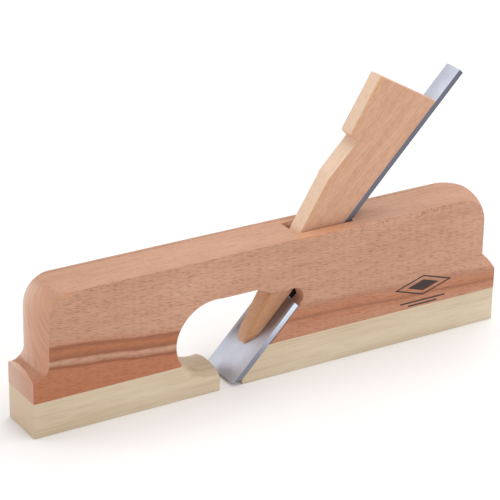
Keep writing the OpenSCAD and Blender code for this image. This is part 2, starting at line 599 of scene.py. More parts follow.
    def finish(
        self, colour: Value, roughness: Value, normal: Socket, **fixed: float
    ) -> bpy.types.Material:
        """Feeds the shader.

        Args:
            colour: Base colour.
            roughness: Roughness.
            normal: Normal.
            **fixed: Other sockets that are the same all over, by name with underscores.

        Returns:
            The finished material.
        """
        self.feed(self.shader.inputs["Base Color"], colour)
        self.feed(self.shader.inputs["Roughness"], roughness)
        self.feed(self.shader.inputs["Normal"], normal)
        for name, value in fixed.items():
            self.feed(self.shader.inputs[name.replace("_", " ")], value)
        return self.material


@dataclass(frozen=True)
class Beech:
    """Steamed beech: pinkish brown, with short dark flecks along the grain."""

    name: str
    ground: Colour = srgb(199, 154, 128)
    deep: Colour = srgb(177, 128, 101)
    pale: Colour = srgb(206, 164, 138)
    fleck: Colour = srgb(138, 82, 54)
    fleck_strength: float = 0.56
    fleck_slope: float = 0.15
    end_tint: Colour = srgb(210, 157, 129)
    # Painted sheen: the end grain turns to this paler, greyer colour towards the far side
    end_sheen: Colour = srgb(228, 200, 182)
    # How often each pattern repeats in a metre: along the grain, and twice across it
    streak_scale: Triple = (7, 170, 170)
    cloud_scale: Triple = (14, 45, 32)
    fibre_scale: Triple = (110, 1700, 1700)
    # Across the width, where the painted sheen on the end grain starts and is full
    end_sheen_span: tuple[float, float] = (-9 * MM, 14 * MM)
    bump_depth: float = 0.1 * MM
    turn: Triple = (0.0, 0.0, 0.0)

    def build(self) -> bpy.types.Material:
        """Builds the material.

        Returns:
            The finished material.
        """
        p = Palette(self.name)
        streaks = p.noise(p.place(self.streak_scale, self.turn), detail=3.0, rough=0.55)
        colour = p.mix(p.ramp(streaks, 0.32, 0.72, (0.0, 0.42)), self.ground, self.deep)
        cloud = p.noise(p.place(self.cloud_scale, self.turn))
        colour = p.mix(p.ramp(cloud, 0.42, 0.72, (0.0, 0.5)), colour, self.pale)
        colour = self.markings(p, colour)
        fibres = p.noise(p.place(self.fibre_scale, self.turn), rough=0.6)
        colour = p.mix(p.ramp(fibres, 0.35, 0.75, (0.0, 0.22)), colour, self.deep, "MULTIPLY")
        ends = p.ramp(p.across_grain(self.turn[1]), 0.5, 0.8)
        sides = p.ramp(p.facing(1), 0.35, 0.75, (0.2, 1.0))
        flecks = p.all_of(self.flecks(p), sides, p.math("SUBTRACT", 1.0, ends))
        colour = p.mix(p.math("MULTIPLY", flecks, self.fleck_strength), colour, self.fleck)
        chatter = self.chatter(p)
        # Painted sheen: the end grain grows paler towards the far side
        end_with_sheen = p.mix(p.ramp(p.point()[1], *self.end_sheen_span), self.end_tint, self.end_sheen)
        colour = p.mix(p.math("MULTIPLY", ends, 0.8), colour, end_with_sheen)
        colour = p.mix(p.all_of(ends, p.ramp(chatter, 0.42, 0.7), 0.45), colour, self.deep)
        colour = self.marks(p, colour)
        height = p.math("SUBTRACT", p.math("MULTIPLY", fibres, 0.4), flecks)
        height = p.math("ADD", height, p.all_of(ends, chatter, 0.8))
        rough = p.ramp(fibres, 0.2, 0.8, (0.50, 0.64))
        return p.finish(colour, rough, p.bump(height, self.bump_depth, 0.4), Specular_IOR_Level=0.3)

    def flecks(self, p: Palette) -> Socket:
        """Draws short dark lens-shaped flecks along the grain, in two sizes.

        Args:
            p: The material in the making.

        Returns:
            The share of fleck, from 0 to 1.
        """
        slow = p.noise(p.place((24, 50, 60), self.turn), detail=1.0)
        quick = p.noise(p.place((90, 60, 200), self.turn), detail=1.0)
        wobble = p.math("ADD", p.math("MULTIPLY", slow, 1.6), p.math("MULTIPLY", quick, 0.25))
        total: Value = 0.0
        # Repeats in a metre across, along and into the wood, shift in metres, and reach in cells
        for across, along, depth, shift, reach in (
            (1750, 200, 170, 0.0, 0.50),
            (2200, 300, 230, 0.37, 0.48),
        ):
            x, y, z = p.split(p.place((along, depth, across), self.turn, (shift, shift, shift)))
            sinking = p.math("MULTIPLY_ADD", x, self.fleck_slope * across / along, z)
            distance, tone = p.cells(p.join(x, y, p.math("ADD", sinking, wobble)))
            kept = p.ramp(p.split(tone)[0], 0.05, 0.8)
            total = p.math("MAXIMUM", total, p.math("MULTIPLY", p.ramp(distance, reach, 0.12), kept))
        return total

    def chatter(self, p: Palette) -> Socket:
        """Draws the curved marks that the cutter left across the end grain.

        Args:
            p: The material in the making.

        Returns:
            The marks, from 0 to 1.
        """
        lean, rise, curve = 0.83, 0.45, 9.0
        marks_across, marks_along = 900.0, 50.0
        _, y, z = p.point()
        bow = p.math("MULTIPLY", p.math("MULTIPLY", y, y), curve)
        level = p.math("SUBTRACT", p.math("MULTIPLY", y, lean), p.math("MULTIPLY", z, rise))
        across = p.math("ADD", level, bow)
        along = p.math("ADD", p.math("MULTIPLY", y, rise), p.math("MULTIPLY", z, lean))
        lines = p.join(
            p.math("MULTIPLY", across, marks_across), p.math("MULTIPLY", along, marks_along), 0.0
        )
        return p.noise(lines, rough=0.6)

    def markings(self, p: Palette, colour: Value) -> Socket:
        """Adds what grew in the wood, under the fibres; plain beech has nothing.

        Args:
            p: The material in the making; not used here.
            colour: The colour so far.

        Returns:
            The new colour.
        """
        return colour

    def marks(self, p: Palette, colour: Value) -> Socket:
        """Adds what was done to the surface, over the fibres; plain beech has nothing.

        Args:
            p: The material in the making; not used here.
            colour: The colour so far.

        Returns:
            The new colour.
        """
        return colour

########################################

INSTRUCTIONS FOR THE TASK:
Return exactly the leading lines of the listing, stopping after the line in which "return self.material" occurs.

RESPONSE:
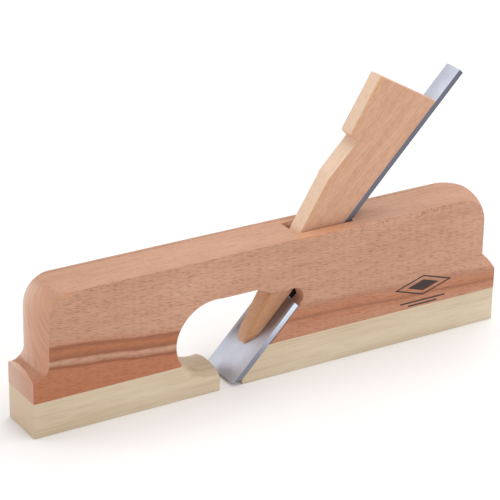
Keep writing the OpenSCAD and Blender code for this image. This is part 2, starting at line 599 of scene.py. More parts follow.
    def finish(
        self, colour: Value, roughness: Value, normal: Socket, **fixed: float
    ) -> bpy.types.Material:
        """Feeds the shader.

        Args:
            colour: Base colour.
            roughness: Roughness.
            normal: Normal.
            **fixed: Other sockets that are the same all over, by name with underscores.

        Returns:
            The finished material.
        """
        self.feed(self.shader.inputs["Base Color"], colour)
        self.feed(self.shader.inputs["Roughness"], roughness)
        self.feed(self.shader.inputs["Normal"], normal)
        for name, value in fixed.items():
            self.feed(self.shader.inputs[name.replace("_", " ")], value)
        return self.material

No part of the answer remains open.